Anonymous November 30, 2009, 6:08 AM

Bruce is 100% correct. We are doing our children a great disservice by teaching them they are all “winners” or as my friends and I like to refer to them “special little snowflakes”. Kids need to know there are winners and losers - sometimes they will win and sometimes they will lose. People might think its mean but I’ve never just allowed my kids to “win” even when they were very little, like 2 or 3. It doesn’t teach them to strive for anything if they are automatically given a prize.

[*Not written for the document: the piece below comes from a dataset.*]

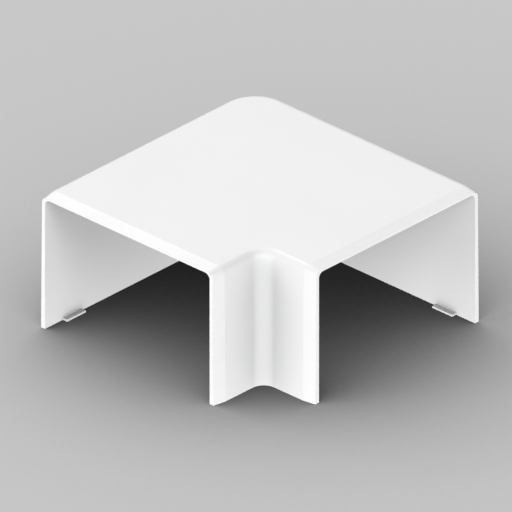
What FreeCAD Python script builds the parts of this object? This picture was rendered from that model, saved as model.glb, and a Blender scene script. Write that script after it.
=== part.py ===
import FreeCAD
import Part

import math
import os

from FreeCAD import Vector

# Flat elbow cover for rectangular cable trunking, moulded in one piece. It drops over the
# bend where two runs meet at a right angle, and its open underside lies against the wall.
# All sizes are in millimetres. +Z points away from the wall, one mouth opens along +X and
# the other along -Y. The origin is the middle of the overall square, on the wall.

# The trunking that the cover goes over, and the room that is left round it.
trunking_width = 60.0
trunking_height = 40.0
side_clearance = 0.8
head_clearance = 0.1

# Walls. The side walls have upright inside faces, and their outside faces lean in by the
# draft, so side_wall is their thickness at the base.
side_wall = 2.15
top_wall = 1.1
draft_deg = 0.5

# Plan of the elbow. The reach runs from the inside face of each short wall to its mouth.
mouth_reach = 21.0
outer_corner_radius = 11.0
inner_corner_radius = 4.0

# Rounding of the long edge between the top and the side walls, outside and inside.
top_edge_radius = 2.5
inside_edge_radius = 1.7

# The bevelled lip that thins both side walls and the top towards each mouth.
lip_length = 4.0
lip_side_inset = 0.7
lip_top_inset = 0.55
lip_edge_radius = 1.9

# Snap lugs along the foot of the side walls, in pairs that face each other in each mouth.
lug_setback = 7.1
lug_length = 7.4
lug_reach = 1.6
lug_thickness = 0.55

# Worked out from the sizes above.
inside_width = trunking_width + 2 * side_clearance
inside_height = trunking_height + head_clearance
overall_height = inside_height + top_wall
overall_length = side_wall + inside_width + mouth_reach
arm_width = inside_width + 2 * side_wall
body_length = overall_length - lip_length
draft_slope = math.tan(math.radians(draft_deg))

# How far a cut runs past the face that it opens, and how near counts as on a plane.
overcut = 1.0
on_plane = 1e-4

outer_corner = Vector(-overall_length / 2, overall_length / 2, 0)


def at(along_x, along_y, z):
    """Point at two distances from the elbow's outer corner, each measured towards a mouth."""
    return outer_corner + Vector(along_x, -along_y, z)


def rounded_wire(corners):
    """Closed wire through a list of (point, radius). A radius of 0 keeps a corner sharp."""
    stretches = []
    for index, (point, radius) in enumerate(corners):
        before = corners[index - 1][0]
        after = corners[(index + 1) % len(corners)][0]
        if radius <= 0:
            stretches.append((point, None, point))
            continue
        back = (before - point).normalize()
        ahead = (after - point).normalize()
        half_angle = back.getAngle(ahead) / 2
        reach = radius / math.tan(half_angle)
        to_arc = radius / math.sin(half_angle) - radius
        middle = point + (back + ahead).normalize() * to_arc
        stretches.append((point + back * reach, middle, point + ahead * reach))
    edges = []
    for index, (start, middle, end) in enumerate(stretches):
        if middle is not None:
            edges.append(Part.Arc(start, middle, end).toShape())
        next_start = stretches[(index + 1) % len(stretches)][0]
        edges.append(Part.LineSegment(end, next_start).toShape())
    return Part.Wire(edges)


def elbow_outline(z, outer, inner, reach, outer_radius, inner_radius):
    """L-shaped outline at height z, with its faces at these distances from the outer corner."""
    corners = [
        (outer, outer, outer_radius),
        (reach, outer, 0),
        (reach, inner, 0),
        (inner, inner, inner_radius),
        (inner, reach, 0),
        (outer, reach, 0),
    ]
    return rounded_wire([(at(u, v, z), radius) for u, v, radius in corners])


def long_top_edges(solid, height, reach):
    """Edges round the top of an L-shaped solid, leaving out those across its two ends."""
    found = []
    for edge in solid.Edges:
        box = edge.BoundBox
        on_top = box.ZMin > height - on_plane and box.ZMax < height + on_plane
        at_x_end = box.XMin > at(reach, 0, 0).x - on_plane
        at_y_end = box.YMax < at(0, reach, 0).y + on_plane
        if on_top and not at_x_end and not at_y_end:
            found.append(edge)
    return found


def rounded_elbow(bottom, top, height, reach, edge_radius):
    """Solid between two L-shaped outlines, with its long top edge rounded."""
    solid = Part.makeLoft([bottom, top], True, True)
    return solid.makeFillet(edge_radius, long_top_edges(solid, height, reach))


def outer_body():
    """Outside form of the elbow between the two lips. Its sides lean in by the draft."""
    lean = overall_height * draft_slope
    foot = elbow_outline(
        0, 0, arm_width, body_length, outer_corner_radius, inner_corner_radius
    )
    head = elbow_outline(
        overall_height,
        lean,
        arm_width - lean,
        body_length,
        outer_corner_radius - lean,
        inner_corner_radius + lean,
    )
    return rounded_elbow(foot, head, overall_height, body_length, top_edge_radius)


def arm_section(along, inset, height, edge_radius):
    """Outside section of the arm along X, drawn in from the full section by the inset."""
    lean = height * draft_slope
    corners = [
        (inset, 0, 0),
        (inset + lean, height, edge_radius),
        (arm_width - inset - lean, height, edge_radius),
        (arm_width - inset, 0, 0),
    ]
    return rounded_wire([(at(along, v, z), radius) for v, z, radius in corners])


def lip():
    """Outside form of the bevelled lip round the mouth that opens along X."""
    full = arm_section(body_length, 0, overall_height, top_edge_radius)
    thinned = arm_section(
        overall_length,
        lip_side_inset,
        overall_height - lip_top_inset,
        lip_edge_radius,
    )
    return Part.makeLoft([full, thinned], True, True)


def cavity():
    """Room for the trunking, open at the base and through both mouths."""
    far = side_wall + inside_width
    reach = overall_length + overcut
    outline = [
        elbow_outline(
            z,
            side_wall,
            far,
            reach,
            outer_corner_radius - side_wall,
            inner_corner_radius + side_wall,
        )
        for z in (-overcut, inside_height)
    ]
    return rounded_elbow(*outline, inside_height, reach, inside_edge_radius)


def lugs():
    """The pair of snap lugs in the mouth that opens along X."""
    root = side_wall / 2
    near_end = overall_length - lug_setback - lug_length
    far_wall = side_wall + inside_width
    starts = [side_wall - root, far_wall - lug_reach]
    return [
        Part.makeBox(
            lug_length,
            lug_reach + root,
            lug_thickness,
            at(near_end, start + lug_reach + root, 0),
        )
        for start in starts
    ]


def across_the_diagonal(shape):
    """The same shape for the arm along Y."""
    return shape.mirror(outer_corner, Vector(1, 1, 0))


def elbow_cover():
    """The whole moulding."""
    x_lip = lip()
    outside = outer_body().fuse([x_lip, across_the_diagonal(x_lip)])
    shell = outside.removeSplitter().cut(cavity())
    x_lugs = lugs()
    y_lugs = [across_the_diagonal(lug) for lug in x_lugs]
    return shell.fuse(x_lugs + y_lugs).removeSplitter()


os.makedirs("parts", exist_ok=True)
cover = elbow_cover()
cover.exportStep("parts/elbow_cover.step")
size = cover.BoundBox
print(
    f"elbow_cover: {len(cover.Solids)} solid, {len(cover.Faces)} faces, "
    f"{size.XLength:.2f} x {size.YLength:.2f} x {size.ZLength:.2f} mm, "
    f"{cover.Volume:.0f} mm3, valid {cover.isValid()}"
)
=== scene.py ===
# %% [markdown]
# A trunking elbow in white plastic.
# The real object is one injection moulding: a flat cover that turns a corner over two runs of
# rectangular cable trunking. Its shape, its walls and its snap lugs come finished from the CAD
# frame, so nothing is modelled twice here. What is left for Blender is the surface of the plastic,
# the floor, the soft light and the camera.

import math

import bmesh
import bpy
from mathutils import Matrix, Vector


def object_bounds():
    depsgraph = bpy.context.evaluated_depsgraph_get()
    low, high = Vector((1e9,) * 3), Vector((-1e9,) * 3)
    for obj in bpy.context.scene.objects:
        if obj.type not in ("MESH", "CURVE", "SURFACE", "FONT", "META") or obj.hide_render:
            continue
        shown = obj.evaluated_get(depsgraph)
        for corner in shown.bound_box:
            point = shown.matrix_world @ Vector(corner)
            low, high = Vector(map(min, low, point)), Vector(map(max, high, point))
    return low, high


MM_PER_METRE = 1000

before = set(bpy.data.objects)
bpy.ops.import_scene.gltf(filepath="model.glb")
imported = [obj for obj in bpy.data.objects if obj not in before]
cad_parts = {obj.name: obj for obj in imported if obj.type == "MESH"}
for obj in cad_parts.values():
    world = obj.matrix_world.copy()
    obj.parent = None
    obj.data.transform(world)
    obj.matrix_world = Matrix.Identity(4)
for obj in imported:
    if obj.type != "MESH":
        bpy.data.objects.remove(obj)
cad_low, cad_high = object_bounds()
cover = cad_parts["elbow_cover"]
print("cover", [round(MM_PER_METRE * side, 2) for side in cad_high - cad_low], "mm")
print("cover mesh", len(cover.data.polygons), "faces")

# %% [markdown]
# Where the surface bends and where it breaks. A real moulding has flat faces, soft rounded edges and
# a few crisp ones: the ends of the walls, the lugs, and the line where each bevelled lip begins.
# The frame's mesh has smoothed normals everywhere, which would blur the lip's line away. Its
# vertices must stay as they are, so the crisp edges are marked by modifiers, which leave the mesh
# alone. An edge is crisp if its faces meet at a wide angle, or if it lies on the start of a lip.
# First come the places where the two lips begin, measured back from each mouth.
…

philippe perebinossoff December 1, 2009, 12:32 PM

I’m not sure I agree with Bruce 100%. I remember when I was a kid and one of my little friends didn’t win anything and her father rushed out somewhere to buy her a prize that would be delivered “because a late tally showed that she had won afterall.” I remember thinking that what the father did was wrong, but now I might (just might) feel differently, particularly if the kid is very young. There are so many ways that kids are put down and made to feel that they are inferior that a little false boosting via trophies that aren’t earned might not be so terrible. Again, particularly if the kids are very young.

Michelle M. December 3, 2009, 10:57 AM

AMEN!!!!! I agree 100%!

David December 7, 2009, 7:57 PM

I agree with Bruce pretty much down the line on this. Achievement by merit builds self-esteem. Cosmetic achievement — e.g., everyone gets a trophy — acomplishes nothing that I can think of.